Section 8. All checks, drafts, or orders for the payment of money, notes, or other evidences of indebtedness issued in the name of the Corporation shall be signed by such officer(s) or agent(s) of the Corporation and in such manner as shall from time to time be determined by resolution of the Board of Directors.
Section 9. The Board of Directors shall fix the salaries and other compensation of the employees or other agents of the Corporation.
Article XII. Indemnification and Insurance
Section 1. Directors, officers, employees, and agents shall be indemnified by the Corporation pursuant to Section 607.0850, Florida Statutes, as amended from time to time.

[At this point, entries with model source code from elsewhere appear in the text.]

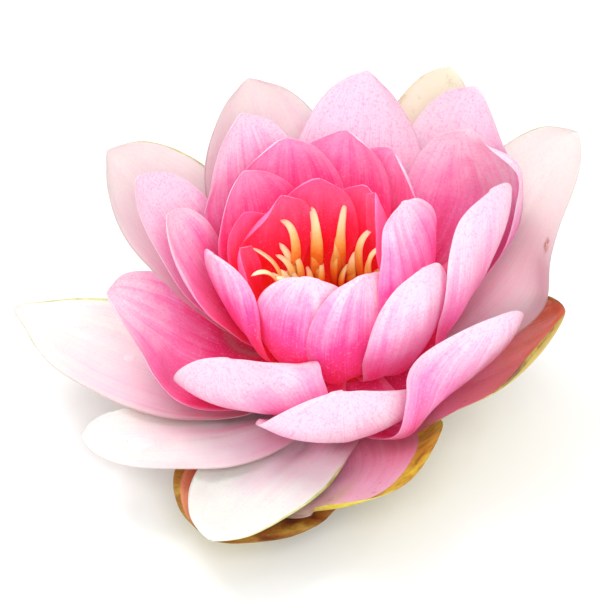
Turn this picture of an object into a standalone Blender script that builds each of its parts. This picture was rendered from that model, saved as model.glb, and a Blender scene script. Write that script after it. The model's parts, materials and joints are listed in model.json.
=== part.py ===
"""A pink water lily flower, picked with its stem cut short, resting on its sepals and its cut stem.

+Z is up, +Y points to the back of the flower, and lengths are in millimetres until a mesh is made.
Each sepal and petal is a cupped sheet along a curved spine. They are settled from the innermost outwards,
so that each one lies outside those already placed with a small gap.
"""

import math
from dataclasses import dataclass

import bmesh
import bpy
from mathutils import Matrix, Vector
from mathutils.bvhtree import BVHTree
from mathutils.geometry import interpolate_bezier

MM = 0.001

# Receptacle: the swollen end of the stem that everything grows from
STEM_RADIUS = 5.0
STEM_LENGTH = 3.0
RECEPTACLE_RADIUS = 13.0
RECEPTACLE_TOP = 16.0
RIM_WIDTH = 5.6
BOWL_DEPTH = 2.4
TURNED_STEPS = 28

# Sheets: sepals and petals
SHEET_THICKNESS = 0.6
SHEET_GAP = 0.55
SHEET_SPACING = SHEET_THICKNESS + SHEET_GAP
BASE_SHARE = 0.38
WIDEST_AT = 0.57
TIP_SHARE = 0.10
BASE_CLEARANCE = 0.4
ROW_CROWDING = 1.35
CUPPED_FROM = 0.5
SPINE_STEPS = 96
SEARCH_REACH = 9.0
SETTLE_PASSES = 24
SETTLED = 0.02
SETTLING_STEP = 0.6
SPREADING_ROUNDS = 5
SPREADING_SHARE = 0.82

# Stamens: a ring of broad petal-like ones, and inside it a joined whorl of slender ones
STAMEN_GAP = 0.3
BROAD_COUNT = 12
BROAD_RING = 11.2
BROAD_BASE = (3.1, 0.9)
BROAD_TIP_LEVEL = 34.5
BROAD_TIP_RISE = 2.5
BROAD_TIP_REACH = 12.6
SLENDER_COUNT = 14
SLENDER_RING = 8.7
SLENDER_BAND = (1.3, 0.8)
SLENDER_TIP_LEVEL = 29.0
SLENDER_TIP_REACH = 7.6
LEFTWARD_REACH = 2.4
STAMEN_RISE = 84.0
STAMEN_LEAN = 72.0
STAMEN_HANDLE = 0.4
TAPER = (1.0, 1.0, 0.98, 0.92, 0.78, 0.56, 0.22)

# Pistil: the fused carpels, with a shallow rayed stigma disc and a central knob
PISTIL_HEIGHT = 2.6
KNOB_RADIUS = 1.3
KNOB_HEIGHT = 2.0


@dataclass(frozen=True)
class Sheet:
    """One sepal or petal. Angles are in degrees, and azimuth 0 is +X, 90 is +Y.

    reach and height place the tip: its distance from the flower's axis and above the surface.
    rise and lean are the spine's slopes above the horizon at the base and at the tip.
    level is the height of the base on the receptacle. cup is how far the margins turn up.
    root turns the base about the flower's axis, sweep turns the way the tip points, and roll tips
    the sheet over about its own length. belly is how fully the spine bows out between its ends.
    """

    name: str
    azimuth: float
    reach: float
    height: float
    rise: float
    lean: float
    width: float
    cup: float
    level: float
    root: float = 0.0
    roll: float = 0.0
    sweep: float = 0.0
    belly: float = 0.38
    point: float = 0.56
    rows: int = 8
    columns: int = 6


# Innermost first: each sheet settles outside all those before it.
SHEETS = (
    Sheet("inner_petal_right", 8, 10.5, 50, 80, 98, 18, 46, 14.6, rows=6),
    Sheet("inner_petal_left", 184, 20.0, 37, 66, 92, 15, 44, 14.6, rows=6, roll=-15),
    Sheet("inner_petal_back_left", 137, 14.5, 43, 80, 98, 18, 46, 14.6, rows=6),
    Sheet("inner_petal_back", 97, 14.5, 44, 80, 98, 19, 46, 14.0, rows=6),
    Sheet("inner_petal_back_right", 52, 14.5, 44, 80, 98, 18, 46, 14.6, rows=6),
    Sheet("inner_petal_front", 212, 19.0, 28, 60, 96, 16, 46, 14.0, rows=6),
    Sheet("inner_petal_far_left", 160, 20.5, 40, 66, 92, 19, 40, 13.6, rows=6, roll=-30),
    Sheet("crown_petal_front_left", 257, 20.0, 44, 24, 104, 27, 50, 10.6, root=-6),
    Sheet("crown_petal_front_right", 294, 20.0, 44, 22, 104, 28, 48, 10.4),
    Sheet("crown_petal_right", 338, 16.5, 53, 38, 106, 26, 40, 12.0, roll=-30),
    Sheet("crown_petal_left", 143, 24.0, 46, 60, 92, 27, 40, 12.4, roll=-12),
    Sheet("crown_petal_far_left", 192, 26.0, 38, 34, 86, 23, 40, 11.8, root=16, roll=30),
    Sheet("crown_petal_back_left", 113, 24.0, 49.5, 62, 90, 26, 46, 12.2),
    Sheet("crown_petal_back", 79, 24.0, 50.5, 62, 90, 25, 46, 12.0),
    Sheet("crown_petal_back_right", 50, 23.5, 48, 62, 94, 25, 48, 12.6),
    Sheet("middle_petal_right_front", 312, 28.5, 48, 18, 100, 27, 40, 10.8, root=4),
    Sheet("middle_petal_right", 356, 34.0, 53, 22, 98, 36, 40, 10.6, root=0, roll=-46, belly=0.46),
    Sheet("middle_petal_left", 180, 35.5, 45, 34, 78, 25, 38, 10.0, root=4, roll=-14),
    Sheet("middle_petal_front_left", 232, 34.5, 28, -24, 98, 40, 44, 9.6, root=20, roll=36, belly=0.54, point=0.7),
    Sheet("middle_petal_front", 274, 38.5, 29.5, -29, 100, 40, 42, 9.8, root=6, roll=8, belly=0.56, point=0.7),
    Sheet("middle_petal_low_right", 325, 43.0, 38, -6, 84, 36, 38, 10.2, root=-8, roll=-26, belly=0.5, point=0.66),
    Sheet("middle_petal_back_right", 31, 34.0, 55, 40, 86, 23, 40, 10.4, root=-6, roll=10),
    Sheet("middle_petal_back_left", 129, 32.0, 54, 50, 82, 28, 42, 10.4),
    Sheet("middle_petal_top", 76, 37.0, 58, 50, 78, 31, 40, 10.0),
    Sheet("middle_petal_far_right", 42, 44.0, 58, 38, 78, 28, 38, 9.0, root=-4),
    Sheet("middle_petal_high_left", 168, 43.5, 48, 34, 66, 28, 36, 8.8, roll=-8),
    Sheet("outer_petal_back", 115, 44.0, 53, 36, 66, 34, 34, 7.8),
    Sheet("outer_petal_left", 156, 55.0, 45, 26, 52, 36, 30, 7.8, root=-6),
    Sheet("middle_petal_low_left", 183, 50.0, 24, -4, 44, 33, 34, 8.2, root=14),
    Sheet("outer_petal_right", 23, 61.0, 49, 18, 52, 36, 32, 7.4, root=-16),
    Sheet("sepal_back", 56, 50.0, 55, 30, 66, 25, 28, 6.2),
    Sheet("outer_petal_far_left", 174, 73.0, 10, -6, 12, 32, 18, 7.0, root=32, sweep=-10, point=0.95),
    Sheet("outer_petal_front_left", 208, 61.0, 6, -8, 2, 24, 18, 7.0, root=34, sweep=-30),
    Sheet("outer_petal_front", 247, 63.0, 6, -4, -2, 27, 16, 7.4, root=16),
    Sheet("sepal_right", 343, 53.0, 30, -8, 74, 36, 40, 6.8, root=-12, roll=4, point=0.7),
    Sheet("sepal_front_right", 266, 50.0, 6, -4, 2, 36, 56, 6.4, root=16, sweep=-36, belly=0.48),
    Sheet("sepal_front", 246, 61.0, 3.5, -2, 0, 35, 10, 6.2, root=6),
)


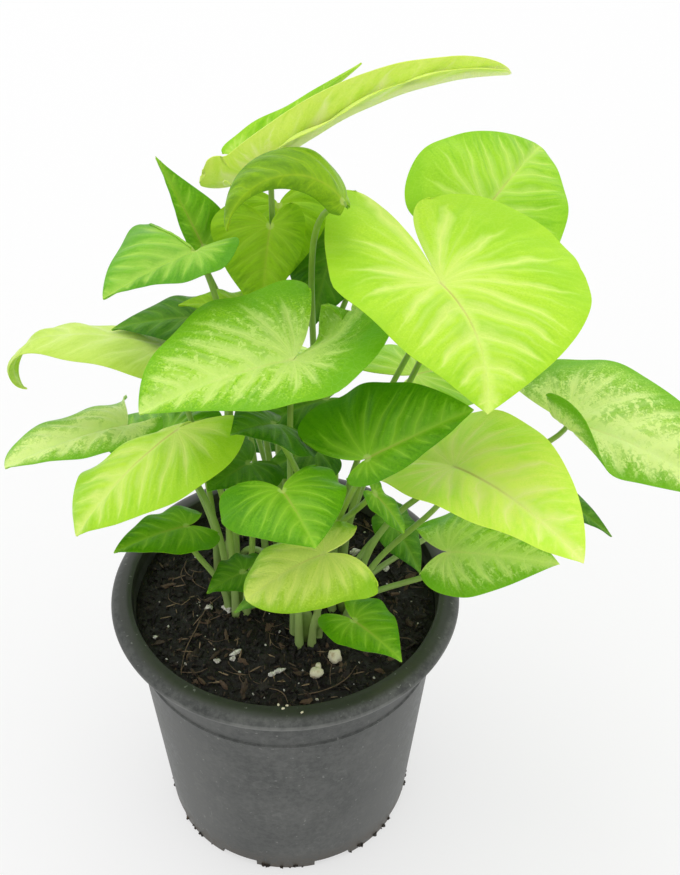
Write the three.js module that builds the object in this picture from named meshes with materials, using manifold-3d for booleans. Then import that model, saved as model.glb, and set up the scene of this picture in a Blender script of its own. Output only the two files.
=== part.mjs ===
// Arrowhead plant (Syngonium) growing in a 13 cm plastic nursery pot.
// Millimetres, +Z up. The origin is the centre of the pot's base, on the surface it stands on.
// Every leaf is one solid, its blade and its stalk together; the stems stand in holes in the soil.

import * as THREE from "three";
import { mergeVertices } from "three/addons/utils/BufferGeometryUtils.js";
import Module from "manifold-3d";

const wasm = await Module();
wasm.setup();

// ---- driving dimensions of the pot and the soil ----
const POT_HEIGHT = 112.8;
const RIM_RADIUS = 65;
const BASE_RADIUS = 48.7;
const BASE_CHAMFER = 0.6;
const WALL_TOP_RADIUS = 58;
const WALL_TOP = 107.6; // where the wall meets the underside of the lip
const WALL = 1.4;
const FLOOR = 5.2; // height of the floor's upper face
const LIP_DROP = 3.6; // how far the lip's outer edge lies below its crest
const LIP_EDGE = 1.2; // how far the rounded edge turns in, above and below
const LIP_SHOULDER = 4; // width of the lip's sloping outer part
const FOOT_RECESS = 3.6; // depth of the ring-shaped hollow under the floor
const PAD_RADIUS = 15;
const FOOT_RING_INNER = 44.5;
const BEAD = 87.8; // height of the raised ring on the wall
const BEAD_HEIGHT = 1.6;
const BEAD_DEPTH = 0.5;
const DRAIN_COUNT = 8;
const DRAIN_RADIUS = 3.5;
const DRAIN_CIRCLE = 29;
const DRAIN_SIDES = 10;
const NOTCH_WIDTH = 15; // the notches that let water out under the foot ring
const NOTCH_HEIGHT = 3.4;
const POT_SIDES = 40;

const SOIL_TOP = 105;
const SOIL_RELIEF = 0.7; // height of the crumbs round the flat middle
const SOIL_RINGS = [40, 44, 48, 52]; // the flat middle's radius, then the crumbs' rings
const SOIL_EDGE = 1.5; // how deep the surface rolls down at the wall
const CLEARANCE = 0.3; // gap left between neighbouring pieces

const STEM_RADIUS = 3;
const STEM_FOOT = 92;
const STEM_TOP = 121;
const STEM_TAPER = 6; // length of the stem's rounded end
const STEM_SIDES = 10;

const BLADE_THICKNESS = 0.7;
const STALK_RADIUS = 1.3;
const STALK_FOOT = SOIL_TOP + CLEARANCE;

// ---- materials ----
const material = (color, roughness) => new THREE.MeshStandardMaterial({ color, roughness, metalness: 0 });
const POT_PLASTIC = material(0x3b3f40, 0.55);
const SOIL_MIX = material(0x2a1d15, 0.95);
const GREEN_STEM = material(0x7fae45, 0.5);
const BRIGHT_LEAF = material(0x9bd63a, 0.45);
const PALE_LEAF = material(0xb9dd7c, 0.45);
const DARK_LEAF = material(0x4f8f2a, 0.5);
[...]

Section 2. The Corporation may purchase and maintain liability insurance on behalf of any person who is a director, officer, or employee of the Corporation or is serving at the request of the Corporation.
Article XIII. Dissolution
Upon dissolution of the Corporation, distribution of net corporate assets may be made to one or more organizations engaged in activities similar to the DTWG provided it meets the provisions of Section 501 (c)(3) of the Internal Revenue Code of 1986 or the corresponding provisions of any future United States Internal Revenue law, and pursuant to a plan of distribution as adopted by a majority of all votes cast by the Board of Directors.
Article XIV. Parliamentary Procedure
In matters and procedures not covered by these Bylaws, the current revised edition of Robert’s Rules of Order shall prevail.
Article XV. Amendments
Section 1. Proposals to amend these Bylaws, in whole or in part, may be brought forward at any time by the Board of Directors or submitted to the Board in writing by any active member(s) of the Corporation.
Section 2. The Bylaws can be amended by a majority of all votes cast by active members when polled by written ballot. Approved changes shall take effect immediately unless otherwise noted on the ballot.
Originally drafted January 4, 2006; revised July 22 2020 and adopted September 1, 2020.